» TASK INPUTS
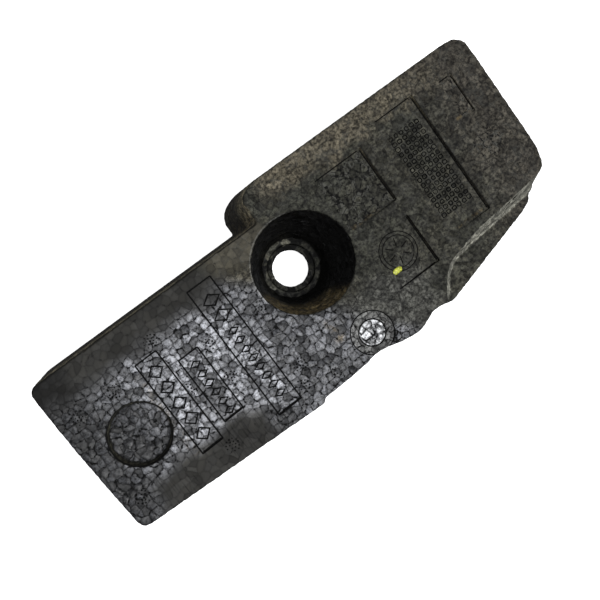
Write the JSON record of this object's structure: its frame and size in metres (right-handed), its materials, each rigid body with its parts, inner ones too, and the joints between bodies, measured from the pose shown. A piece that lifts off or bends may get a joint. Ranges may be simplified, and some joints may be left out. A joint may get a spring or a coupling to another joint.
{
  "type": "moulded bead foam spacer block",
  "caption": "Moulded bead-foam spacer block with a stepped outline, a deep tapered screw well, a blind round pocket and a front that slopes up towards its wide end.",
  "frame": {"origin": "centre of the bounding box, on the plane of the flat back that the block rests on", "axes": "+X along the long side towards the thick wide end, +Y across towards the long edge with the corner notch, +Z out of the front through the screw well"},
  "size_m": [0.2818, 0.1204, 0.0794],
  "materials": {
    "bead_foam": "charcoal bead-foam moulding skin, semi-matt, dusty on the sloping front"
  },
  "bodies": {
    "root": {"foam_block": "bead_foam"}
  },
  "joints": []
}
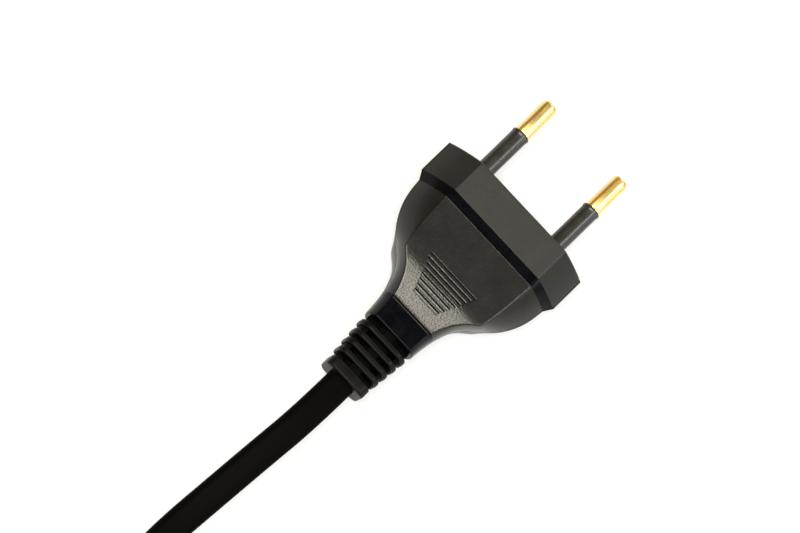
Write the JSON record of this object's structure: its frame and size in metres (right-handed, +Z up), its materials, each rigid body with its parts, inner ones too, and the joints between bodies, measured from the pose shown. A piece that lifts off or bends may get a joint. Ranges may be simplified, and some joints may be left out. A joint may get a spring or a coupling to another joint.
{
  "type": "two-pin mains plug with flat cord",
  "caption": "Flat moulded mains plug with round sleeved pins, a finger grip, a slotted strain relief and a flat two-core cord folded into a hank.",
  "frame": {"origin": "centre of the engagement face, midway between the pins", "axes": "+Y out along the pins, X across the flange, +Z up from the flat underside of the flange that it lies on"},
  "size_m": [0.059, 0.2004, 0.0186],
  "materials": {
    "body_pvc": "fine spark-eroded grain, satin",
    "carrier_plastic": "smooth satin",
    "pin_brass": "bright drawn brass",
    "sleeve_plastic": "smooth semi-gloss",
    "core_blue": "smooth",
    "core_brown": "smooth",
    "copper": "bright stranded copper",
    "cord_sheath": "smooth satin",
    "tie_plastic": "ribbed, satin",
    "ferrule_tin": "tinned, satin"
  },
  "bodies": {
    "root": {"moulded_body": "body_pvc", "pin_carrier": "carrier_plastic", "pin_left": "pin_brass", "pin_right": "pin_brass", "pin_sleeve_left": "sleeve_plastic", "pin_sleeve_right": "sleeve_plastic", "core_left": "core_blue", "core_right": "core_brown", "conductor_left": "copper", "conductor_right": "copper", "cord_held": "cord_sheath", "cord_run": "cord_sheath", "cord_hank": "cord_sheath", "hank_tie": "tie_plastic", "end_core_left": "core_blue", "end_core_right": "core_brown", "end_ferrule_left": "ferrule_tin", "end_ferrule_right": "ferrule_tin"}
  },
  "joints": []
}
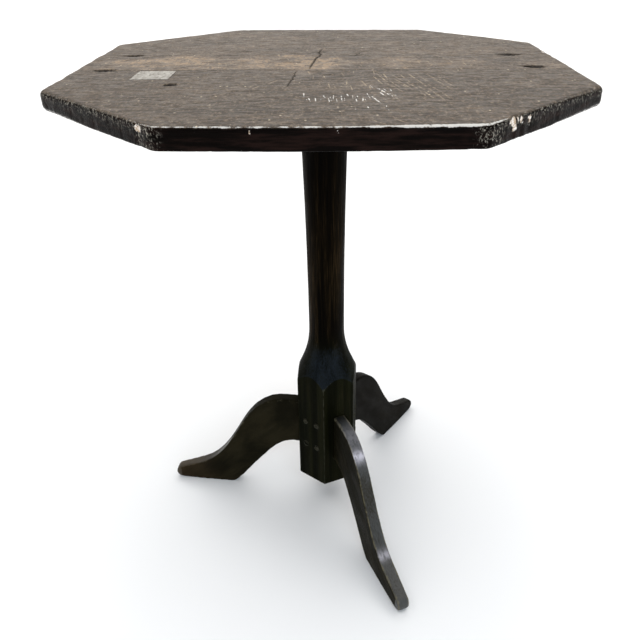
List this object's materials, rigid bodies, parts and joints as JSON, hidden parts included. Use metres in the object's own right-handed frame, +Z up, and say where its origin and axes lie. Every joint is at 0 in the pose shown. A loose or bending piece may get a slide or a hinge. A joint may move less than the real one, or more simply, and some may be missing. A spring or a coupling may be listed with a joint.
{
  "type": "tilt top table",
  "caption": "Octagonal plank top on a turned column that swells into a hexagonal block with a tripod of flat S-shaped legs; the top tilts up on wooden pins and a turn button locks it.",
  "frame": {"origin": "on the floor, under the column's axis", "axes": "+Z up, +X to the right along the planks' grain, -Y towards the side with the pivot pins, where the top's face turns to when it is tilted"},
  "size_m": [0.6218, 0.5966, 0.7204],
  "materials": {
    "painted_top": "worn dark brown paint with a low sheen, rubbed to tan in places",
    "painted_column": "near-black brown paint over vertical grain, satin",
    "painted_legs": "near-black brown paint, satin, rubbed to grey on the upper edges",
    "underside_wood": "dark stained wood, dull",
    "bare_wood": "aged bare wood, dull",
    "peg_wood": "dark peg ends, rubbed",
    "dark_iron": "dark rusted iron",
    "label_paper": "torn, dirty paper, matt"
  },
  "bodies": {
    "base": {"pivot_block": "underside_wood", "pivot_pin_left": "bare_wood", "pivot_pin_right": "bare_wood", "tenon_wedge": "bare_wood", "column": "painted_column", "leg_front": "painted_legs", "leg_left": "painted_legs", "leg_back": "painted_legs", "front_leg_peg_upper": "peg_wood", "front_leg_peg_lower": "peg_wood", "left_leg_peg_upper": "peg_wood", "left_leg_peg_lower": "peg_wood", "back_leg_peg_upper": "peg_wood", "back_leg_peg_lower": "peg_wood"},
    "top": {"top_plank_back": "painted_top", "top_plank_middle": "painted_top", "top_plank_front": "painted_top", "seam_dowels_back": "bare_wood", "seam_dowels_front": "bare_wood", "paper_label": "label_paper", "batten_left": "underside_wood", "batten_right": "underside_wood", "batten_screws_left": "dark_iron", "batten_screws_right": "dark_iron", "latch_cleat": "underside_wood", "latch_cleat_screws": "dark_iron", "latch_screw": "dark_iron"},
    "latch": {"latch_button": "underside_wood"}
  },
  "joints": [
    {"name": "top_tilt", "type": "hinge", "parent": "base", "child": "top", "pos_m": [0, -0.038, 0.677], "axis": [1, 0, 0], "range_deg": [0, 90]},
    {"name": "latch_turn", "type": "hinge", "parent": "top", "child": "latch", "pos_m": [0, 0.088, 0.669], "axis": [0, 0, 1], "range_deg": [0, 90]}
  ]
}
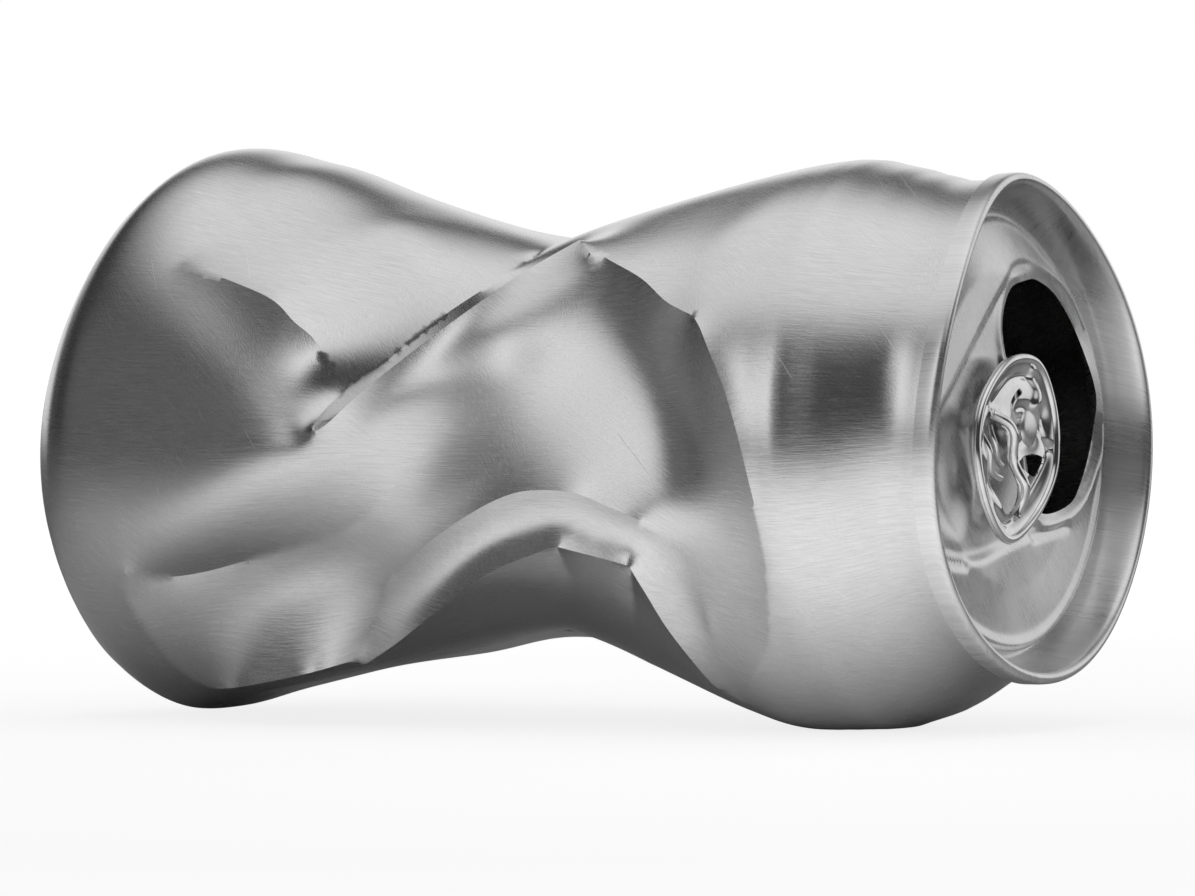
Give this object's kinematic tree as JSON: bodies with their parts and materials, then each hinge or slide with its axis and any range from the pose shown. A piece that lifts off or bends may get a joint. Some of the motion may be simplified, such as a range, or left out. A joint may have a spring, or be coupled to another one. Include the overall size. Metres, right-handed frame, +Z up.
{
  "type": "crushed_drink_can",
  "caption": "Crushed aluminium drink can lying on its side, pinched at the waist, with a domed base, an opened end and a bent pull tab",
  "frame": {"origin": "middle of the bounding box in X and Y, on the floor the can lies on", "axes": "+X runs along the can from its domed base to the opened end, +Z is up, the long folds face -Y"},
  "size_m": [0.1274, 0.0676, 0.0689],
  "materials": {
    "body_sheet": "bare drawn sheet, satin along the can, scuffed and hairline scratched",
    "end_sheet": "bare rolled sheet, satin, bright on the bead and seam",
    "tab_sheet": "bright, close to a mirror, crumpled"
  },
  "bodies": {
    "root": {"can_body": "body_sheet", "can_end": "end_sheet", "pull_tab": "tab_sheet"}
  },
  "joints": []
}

» REQUIRED TASK
Make an exact copy of every line from the one with "Give this object's" to the end of the data, with the first and last of those lines included.

» EXERCISE RESULT
Give this object's kinematic tree as JSON: bodies with their parts and materials, then each hinge or slide with its axis and any range from the pose shown. A piece that lifts off or bends may get a joint. Some of the motion may be simplified, such as a range, or left out. A joint may have a spring, or be coupled to another one. Include the overall size. Metres, right-handed frame, +Z up.
{
  "type": "crushed_drink_can",
  "caption": "Crushed aluminium drink can lying on its side, pinched at the waist, with a domed base, an opened end and a bent pull tab",
  "frame": {"origin": "middle of the bounding box in X and Y, on the floor the can lies on", "axes": "+X runs along the can from its domed base to the opened end, +Z is up, the long folds face -Y"},
  "size_m": [0.1274, 0.0676, 0.0689],
  "materials": {
    "body_sheet": "bare drawn sheet, satin along the can, scuffed and hairline scratched",
    "end_sheet": "bare rolled sheet, satin, bright on the bead and seam",
    "tab_sheet": "bright, close to a mirror, crumpled"
  },
  "bodies": {
    "root": {"can_body": "body_sheet", "can_end": "end_sheet", "pull_tab": "tab_sheet"}
  },
  "joints": []
}